Atleast on the buying patterns,there seems to be a regional bias.A person in kerala would buy from alukkas,josco or the numerous other ones.So it is not easy for a regional player to set up a pan-india presence easily.I think they will have to grow in their regional turfs.

Hi Biju, there are two possible effects of the gold price fall 1.devaluation of inventory — now this is not applicable to PCJ as they lease the gold instead of owning it. 2. Lower gold price could effect the consumer sentiment hurting the sales — I am not sure how this would work.on your second question ---- as they borrow the gold the cost of which is 5-6% and not 12-13%. Also if you have inventory turnover of 4x then you hold an item for an average of 3 months therefore in that case your inventory cost falls to 1 to 1.5%. I don’t know how the diamond Jewellery is sold what I know is that it is high margin 30% business. I think it is very hard to judge the value of diamond and that is Where jewellers make a killing.

Life of Balram Garg - the promoter of PC Jeweller.

http://www.indianjeweller.in/contentview.aspx?page=2&item=6139

Link: http://www.indianjeweller.in/contentview.aspx?page=2&item=6139 http://www.indianjeweller.in/contentview.aspx?page=2&item=6139 Link: http://www.indianjeweller.in/contentview.aspx?page=2&item=6139

Thanks

Link: http://www.indianjeweller.in/contentview.aspx?page=2&item=6139 http://www.indianjeweller.in/contentview.aspx?page=2&item=6139 Link: http://www.indianjeweller.in/contentview.aspx?page=2&item=6139

Thanks

One more comparative table from the report

Playersâ profile Unit PCJ TBZ Thangamayil Gitanjali Titan (tanishq)
Sales (FY12) mn 30,419 13,854 11,136 77,554 70,450
Sales 3-yr CAGR % 69% 27% 66% 42% 32%
No. of stores (POS) in FY12 24 15 15 4000 163
Current sq ft (FY12) sq ft 137,937 52,000 34,000 1,700,000 461,000
Average store size (FY12) sq ft 5,747 3,467 2,267
Diamond-studded jewellery sales (FY12) % ~32 ~25 ~5 ~55 ~75
Retail model Own stores Own stores Own stores Franchisees, SIS, own Franchisees
stores and distributors

excel,

went through the crisil report,it says gold is on loan from bullion companies and the rate paid to them is the rate at which the gold is ultimately sold to the customer within the credit period ,looks like lot of record keeping to do,it protect the company if there is a sudden drop in prices.However inventory gains like in the case of Thangamayil are also not there.

So if there is a inventory turnover of 3 months and the credit period is 3 months would there be interest and how did you calculate the 5-6% interest,where can i find the annual reports/financials.

I also found in the crisil report their plans to expand to south/west which seems odd,when they have the full north to them.

Hi Biju,

That means that a part of thangamayils profit comes from speculating in gold.
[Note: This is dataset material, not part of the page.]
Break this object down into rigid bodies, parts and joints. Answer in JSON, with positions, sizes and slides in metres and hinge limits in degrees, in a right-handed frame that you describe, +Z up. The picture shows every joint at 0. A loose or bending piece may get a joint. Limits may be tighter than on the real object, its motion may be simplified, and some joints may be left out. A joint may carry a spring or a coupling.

That is by holding gold inventory. This has been working fine till now but what happens when gold prices are in downward spiral? Could halve the profit?

I got this number of 5-6% annual rate from someone in the industry.

I think it makes sense for them to open stores in large southern city where there is North Indian diaspora but agree that they should not foray in smaller towns.

TBZs stores are doing brisk business in south and east with the help of Marwari and Mumbai diaspora in those cities.

Just imagine if you are a North Indian staying in Bangalore would you prefer PCJ, Titan or a joy allukkas?